Task
Give every entry again, word for word and in full.

☆ ☆ ☆ ☆ ☆

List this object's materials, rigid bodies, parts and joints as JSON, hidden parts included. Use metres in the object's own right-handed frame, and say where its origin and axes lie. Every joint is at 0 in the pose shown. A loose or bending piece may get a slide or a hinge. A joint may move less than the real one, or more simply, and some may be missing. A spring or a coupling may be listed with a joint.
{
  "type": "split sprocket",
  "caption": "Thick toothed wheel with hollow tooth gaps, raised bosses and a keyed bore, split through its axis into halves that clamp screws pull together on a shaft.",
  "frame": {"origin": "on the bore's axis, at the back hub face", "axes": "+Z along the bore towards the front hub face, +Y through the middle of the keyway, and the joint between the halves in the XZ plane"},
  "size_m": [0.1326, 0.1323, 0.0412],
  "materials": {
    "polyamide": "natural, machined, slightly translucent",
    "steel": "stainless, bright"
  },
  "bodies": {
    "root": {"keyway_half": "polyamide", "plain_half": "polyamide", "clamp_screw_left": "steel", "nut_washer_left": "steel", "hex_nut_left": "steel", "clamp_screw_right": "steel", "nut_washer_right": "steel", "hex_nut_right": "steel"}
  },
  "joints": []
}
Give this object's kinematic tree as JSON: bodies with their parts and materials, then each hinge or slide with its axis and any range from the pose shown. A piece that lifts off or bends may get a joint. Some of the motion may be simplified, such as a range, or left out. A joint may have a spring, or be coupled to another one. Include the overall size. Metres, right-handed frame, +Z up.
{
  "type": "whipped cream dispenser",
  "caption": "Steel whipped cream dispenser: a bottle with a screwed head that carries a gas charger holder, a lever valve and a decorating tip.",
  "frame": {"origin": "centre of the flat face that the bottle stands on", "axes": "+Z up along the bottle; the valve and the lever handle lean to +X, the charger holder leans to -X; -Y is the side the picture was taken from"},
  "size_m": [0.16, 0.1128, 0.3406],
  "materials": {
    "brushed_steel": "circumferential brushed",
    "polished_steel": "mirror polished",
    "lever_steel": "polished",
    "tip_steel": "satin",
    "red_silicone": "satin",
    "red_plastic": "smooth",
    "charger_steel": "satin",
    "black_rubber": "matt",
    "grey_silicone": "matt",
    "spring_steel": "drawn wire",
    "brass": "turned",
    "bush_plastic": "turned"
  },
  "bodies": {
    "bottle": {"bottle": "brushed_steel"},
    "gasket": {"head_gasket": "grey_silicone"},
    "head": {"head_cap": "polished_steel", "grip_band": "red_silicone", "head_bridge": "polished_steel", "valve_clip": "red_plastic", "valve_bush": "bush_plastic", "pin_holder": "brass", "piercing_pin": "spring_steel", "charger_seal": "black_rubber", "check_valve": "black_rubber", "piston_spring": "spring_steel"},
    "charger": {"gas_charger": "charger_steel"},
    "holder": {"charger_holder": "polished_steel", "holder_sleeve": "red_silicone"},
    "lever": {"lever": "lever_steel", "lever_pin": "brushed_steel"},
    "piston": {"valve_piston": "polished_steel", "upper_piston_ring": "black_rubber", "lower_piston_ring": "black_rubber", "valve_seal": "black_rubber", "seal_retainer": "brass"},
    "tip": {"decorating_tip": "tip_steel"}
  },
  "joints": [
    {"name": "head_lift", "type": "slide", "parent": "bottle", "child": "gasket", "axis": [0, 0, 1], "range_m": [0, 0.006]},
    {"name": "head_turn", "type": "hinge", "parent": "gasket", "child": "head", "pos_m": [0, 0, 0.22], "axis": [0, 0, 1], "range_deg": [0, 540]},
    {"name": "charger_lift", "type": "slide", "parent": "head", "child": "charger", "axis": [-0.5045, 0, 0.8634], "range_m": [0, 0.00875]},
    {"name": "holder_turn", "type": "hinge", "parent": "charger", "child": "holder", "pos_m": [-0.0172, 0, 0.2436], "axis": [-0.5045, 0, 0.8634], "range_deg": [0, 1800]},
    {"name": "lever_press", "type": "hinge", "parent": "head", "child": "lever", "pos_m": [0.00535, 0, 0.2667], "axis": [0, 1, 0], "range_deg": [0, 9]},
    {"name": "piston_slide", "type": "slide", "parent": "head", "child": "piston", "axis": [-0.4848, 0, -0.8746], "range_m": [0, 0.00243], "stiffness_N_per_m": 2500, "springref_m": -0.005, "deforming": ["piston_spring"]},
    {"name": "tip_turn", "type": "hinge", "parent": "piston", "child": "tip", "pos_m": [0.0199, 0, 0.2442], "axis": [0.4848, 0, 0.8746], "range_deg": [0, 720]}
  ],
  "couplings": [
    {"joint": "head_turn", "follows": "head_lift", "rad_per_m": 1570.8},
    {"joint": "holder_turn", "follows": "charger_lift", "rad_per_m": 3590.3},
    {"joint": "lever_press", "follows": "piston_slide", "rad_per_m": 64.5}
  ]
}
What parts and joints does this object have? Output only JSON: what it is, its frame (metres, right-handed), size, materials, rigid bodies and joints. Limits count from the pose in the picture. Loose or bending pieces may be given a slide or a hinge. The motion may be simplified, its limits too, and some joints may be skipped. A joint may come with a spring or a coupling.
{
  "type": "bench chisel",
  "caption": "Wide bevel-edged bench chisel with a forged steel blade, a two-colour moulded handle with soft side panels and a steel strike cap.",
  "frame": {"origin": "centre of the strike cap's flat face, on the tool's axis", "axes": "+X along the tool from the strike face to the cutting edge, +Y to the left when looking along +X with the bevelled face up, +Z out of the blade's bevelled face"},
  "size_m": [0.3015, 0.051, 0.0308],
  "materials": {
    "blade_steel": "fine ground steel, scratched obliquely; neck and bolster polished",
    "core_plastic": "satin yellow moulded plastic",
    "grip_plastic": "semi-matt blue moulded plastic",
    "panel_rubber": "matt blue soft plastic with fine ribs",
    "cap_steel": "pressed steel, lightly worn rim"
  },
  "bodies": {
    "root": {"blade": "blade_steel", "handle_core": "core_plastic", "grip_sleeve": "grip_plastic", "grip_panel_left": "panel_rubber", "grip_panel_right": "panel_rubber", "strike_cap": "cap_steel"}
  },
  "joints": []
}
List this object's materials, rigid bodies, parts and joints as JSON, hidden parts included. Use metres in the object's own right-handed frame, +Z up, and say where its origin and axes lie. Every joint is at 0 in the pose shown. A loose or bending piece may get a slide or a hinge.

☆ ☆ ☆ ☆ ☆

Answer
List this object's materials, rigid bodies, parts and joints as JSON, hidden parts included. Use metres in the object's own right-handed frame, and say where its origin and axes lie. Every joint is at 0 in the pose shown. A loose or bending piece may get a slide or a hinge. A joint may move less than the real one, or more simply, and some may be missing. A spring or a coupling may be listed with a joint.
{
  "type": "split sprocket",
  "caption": "Thick toothed wheel with hollow tooth gaps, raised bosses and a keyed bore, split through its axis into halves that clamp screws pull together on a shaft.",
  "frame": {"origin": "on the bore's axis, at the back hub face", "axes": "+Z along the bore towards the front hub face, +Y through the middle of the keyway, and the joint between the halves in the XZ plane"},
  "size_m": [0.1326, 0.1323, 0.0412],
  "materials": {
    "polyamide": "natural, machined, slightly translucent",
    "steel": "stainless, bright"
  },
  "bodies": {
    "root": {"keyway_half": "polyamide", "plain_half": "polyamide", "clamp_screw_left": "steel", "nut_washer_left": "steel", "hex_nut_left": "steel", "clamp_screw_right": "steel", "nut_washer_right": "steel", "hex_nut_right": "steel"}
  },
  "joints": []
}
Give this object's kinematic tree as JSON: bodies with their parts and materials, then each hinge or slide with its axis and any range from the pose shown. A piece that lifts off or bends may get a joint. Some of the motion may be simplified, such as a range, or left out. A joint may have a spring, or be coupled to another one. Include the overall size. Metres, right-handed frame, +Z up.
{
  "type": "whipped cream dispenser",
  "caption": "Steel whipped cream dispenser: a bottle with a screwed head that carries a gas charger holder, a lever valve and a decorating tip.",
  "frame": {"origin": "centre of the flat face that the bottle stands on", "axes": "+Z up along the bottle; the valve and the lever handle lean to +X, the charger holder leans to -X; -Y is the side the picture was taken from"},
  "size_m": [0.16, 0.1128, 0.3406],
  "materials": {
    "brushed_steel": "circumferential brushed",
    "polished_steel": "mirror polished",
    "lever_steel": "polished",
    "tip_steel": "satin",
    "red_silicone": "satin",
    "red_plastic": "smooth",
    "charger_steel": "satin",
    "black_rubber": "matt",
    "grey_silicone": "matt",
    "spring_steel": "drawn wire",
    "brass": "turned",
    "bush_plastic": "turned"
  },
  "bodies": {
    "bottle": {"bottle": "brushed_steel"},
    "gasket": {"head_gasket": "grey_silicone"},
    "head": {"head_cap": "polished_steel", "grip_band": "red_silicone", "head_bridge": "polished_steel", "valve_clip": "red_plastic", "valve_bush": "bush_plastic", "pin_holder": "brass", "piercing_pin": "spring_steel", "charger_seal": "black_rubber", "check_valve": "black_rubber", "piston_spring": "spring_steel"},
    "charger": {"gas_charger": "charger_steel"},
    "holder": {"charger_holder": "polished_steel", "holder_sleeve": "red_silicone"},
    "lever": {"lever": "lever_steel", "lever_pin": "brushed_steel"},
    "piston": {"valve_piston": "polished_steel", "upper_piston_ring": "black_rubber", "lower_piston_ring": "black_rubber", "valve_seal": "black_rubber", "seal_retainer": "brass"},
    "tip": {"decorating_tip": "tip_steel"}
  },
  "joints": [
    {"name": "head_lift", "type": "slide", "parent": "bottle", "child": "gasket", "axis": [0, 0, 1], "range_m": [0, 0.006]},
    {"name": "head_turn", "type": "hinge", "parent": "gasket", "child": "head", "pos_m": [0, 0, 0.22], "axis": [0, 0, 1], "range_deg": [0, 540]},
    {"name": "charger_lift", "type": "slide", "parent": "head", "child": "charger", "axis": [-0.5045, 0, 0.8634], "range_m": [0, 0.00875]},
    {"name": "holder_turn", "type": "hinge", "parent": "charger", "child": "holder", "pos_m": [-0.0172, 0, 0.2436], "axis": [-0.5045, 0, 0.8634], "range_deg": [0, 1800]},
    {"name": "lever_press", "type": "hinge", "parent": "head", "child": "lever", "pos_m": [0.00535, 0, 0.2667], "axis": [0, 1, 0], "range_deg": [0, 9]},
    {"name": "piston_slide", "type": "slide", "parent": "head", "child": "piston", "axis": [-0.4848, 0, -0.8746], "range_m": [0, 0.00243], "stiffness_N_per_m": 2500, "springref_m": -0.005, "deforming": ["piston_spring"]},
    {"name": "tip_turn", "type": "hinge", "parent": "piston", "child": "tip", "pos_m": [0.0199, 0, 0.2442], "axis": [0.4848, 0, 0.8746], "range_deg": [0, 720]}
  ],
  "couplings": [
    {"joint": "head_turn", "follows": "head_lift", "rad_per_m": 1570.8},
    {"joint": "holder_turn", "follows": "charger_lift", "rad_per_m": 3590.3},
    {"joint": "lever_press", "follows": "piston_slide", "rad_per_m": 64.5}
  ]
}
What parts and joints does this object have? Output only JSON: what it is, its frame (metres, right-handed), size, materials, rigid bodies and joints. Limits count from the pose in the picture. Loose or bending pieces may be given a slide or a hinge. The motion may be simplified, its limits too, and some joints may be skipped. A joint may come with a spring or a coupling.
{
  "type": "bench chisel",
  "caption": "Wide bevel-edged bench chisel with a forged steel blade, a two-colour moulded handle with soft side panels and a steel strike cap.",
  "frame": {"origin": "centre of the strike cap's flat face, on the tool's axis", "axes": "+X along the tool from the strike face to the cutting edge, +Y to the left when looking along +X with the bevelled face up, +Z out of the blade's bevelled face"},
  "size_m": [0.3015, 0.051, 0.0308],
  "materials": {
    "blade_steel": "fine ground steel, scratched obliquely; neck and bolster polished",
    "core_plastic": "satin yellow moulded plastic",
    "grip_plastic": "semi-matt blue moulded plastic",
    "panel_rubber": "matt blue soft plastic with fine ribs",
    "cap_steel": "pressed steel, lightly worn rim"
  },
  "bodies": {
    "root": {"blade": "blade_steel", "handle_core": "core_plastic", "grip_sleeve": "grip_plastic", "grip_panel_left": "panel_rubber", "grip_panel_right": "panel_rubber", "strike_cap": "cap_steel"}
  },
  "joints": []
}
List this object's materials, rigid bodies, parts and joints as JSON, hidden parts included. Use metres in the object's own right-handed frame, +Z up, and say where its origin and axes lie. Every joint is at 0 in the pose shown. A loose or bending piece may get a slide or a hinge.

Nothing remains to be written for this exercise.